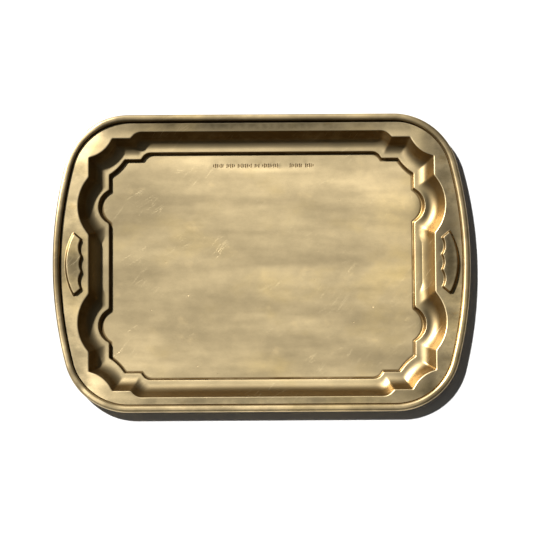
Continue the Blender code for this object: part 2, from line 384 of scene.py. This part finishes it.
def wall_profile(fineness, creased=False):
    """From the flange over the lip, down the wall, over the ledge and down the step to the floor.

    The wall ends in a cove. A creased one has as many rows.
    """
    drop = FLANGE_Z - LEDGE_Z
    wall = fall(drop, LIP_RADIUS, COVE_RADIUS, WALL_SLOPE, 3 * fineness, 6 * fineness)
    wall = refine(wall, FINE_LEG if fineness > 1 else PLAIN_LEG)
    if creased:
        wall = creased_fall(drop, 3 * fineness, len(wall) - 3 * fineness - 3)
    step = fall(LEDGE_Z - FLOOR_Z, STEP_RADIUS, STEP_RADIUS, STEP_SLOPE, 2 * fineness, 2 * fineness)
    # Dirt and painted shade, full along the step's foot and nearly full on the floor just beside it
    step[2 * fineness + 1:, 2] = 1.0
    wall[:, 1] = FLANGE_Z - wall[:, 1]
    step[:, 1] = LEDGE_Z - step[:, 1]
    step[:, 0] += WALL_RUN - step[-1, 0]
    return np.concatenate((
        [(-SUPPORT, FLANGE_Z, 0, 0.1)], wall,
        [(wall[-1, 0] + SUPPORT, LEDGE_Z, 0, 0)],
        [(step[0, 0] - SUPPORT, LEDGE_Z, 0, 0.1)], step,
        [(WALL_RUN + SUPPORT, FLOOR_Z, 0.9, 0)],
        [(WALL_RUN + 2 * SUPPORT, FLOOR_Z, 0.0, 0)],
    ))


def curl_profile(groove_steps, curl_steps):
    """From the flange, through the groove and round the edge wire to the free end.

    Dirt and painted shade lie in the groove, at the curl's inner foot and under its free end, and a little
    painted shade lies all round the curl.
    """
    groove_x = 2 * CURL_RADIUS + GROOVE_RADIUS
    groove_z = FLANGE_Z - GROOVE_DEPTH + GROOVE_RADIUS
    foot = (groove_x + GROOVE_RADIUS * math.sin(GROOVE_SLOPE),
            groove_z - GROOVE_RADIUS * math.cos(GROOVE_SLOPE))
    climb = FLANGE_Z - foot[1] - GROOVE_EDGE_RADIUS * (1 - math.cos(GROOVE_SLOPE))
    edge_x = foot[0] + climb / math.tan(GROOVE_SLOPE) + GROOVE_EDGE_RADIUS * math.sin(GROOVE_SLOPE)
    rows = [(edge_x + SUPPORT, FLANGE_Z, 0, 0.1)]
    for angle in np.linspace(0, GROOVE_SLOPE, groove_steps + 1):
        share = angle / GROOVE_SLOPE
        rows.append((edge_x - GROOVE_EDGE_RADIUS * math.sin(angle),
                     FLANGE_Z - GROOVE_EDGE_RADIUS * (1 - math.cos(angle)),
                     share, 0.5 * (1 - share)))
    for angle in np.linspace(GROOVE_SLOPE - math.pi / 2, -math.pi, 2 * groove_steps + 1):
        rows.append((groove_x + GROOVE_RADIUS * math.cos(angle),
                     groove_z + GROOVE_RADIUS * math.sin(angle), 1, 0))
    power = CURL_SQUARENESS
    for angle in np.linspace(0, CURL_END, curl_steps + 1):
        across, up = math.cos(angle), math.sin(angle)
        reach = CURL_RADIUS / (abs(across) ** power + abs(up) ** power) ** (1 / power)
        # Painted shade of 0.3 all round the curl, with more dirt and painted shade at its inner foot and
        # under its free end
        shade = 0.3 + max(0.0, 0.7 - angle / math.radians(60)) + max(0.0, angle / math.pi - 1.15)
        rows.append((CURL_RADIUS + reach * across, FLANGE_Z + reach * up,
                     min(shade, 1), max(0.0, up) * 0.2))
    return np.array(rows)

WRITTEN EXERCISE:
From the first line above through the line that contains "to the floor.", quote each line exactly. Output nothing more.

RESPONSE:
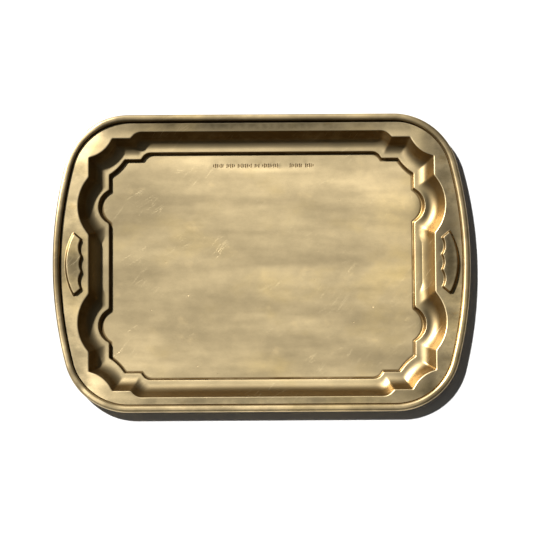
Continue the Blender code for this object: part 2, from line 384 of scene.py. This part finishes it.
def wall_profile(fineness, creased=False):
    """From the flange over the lip, down the wall, over the ledge and down the step to the floor.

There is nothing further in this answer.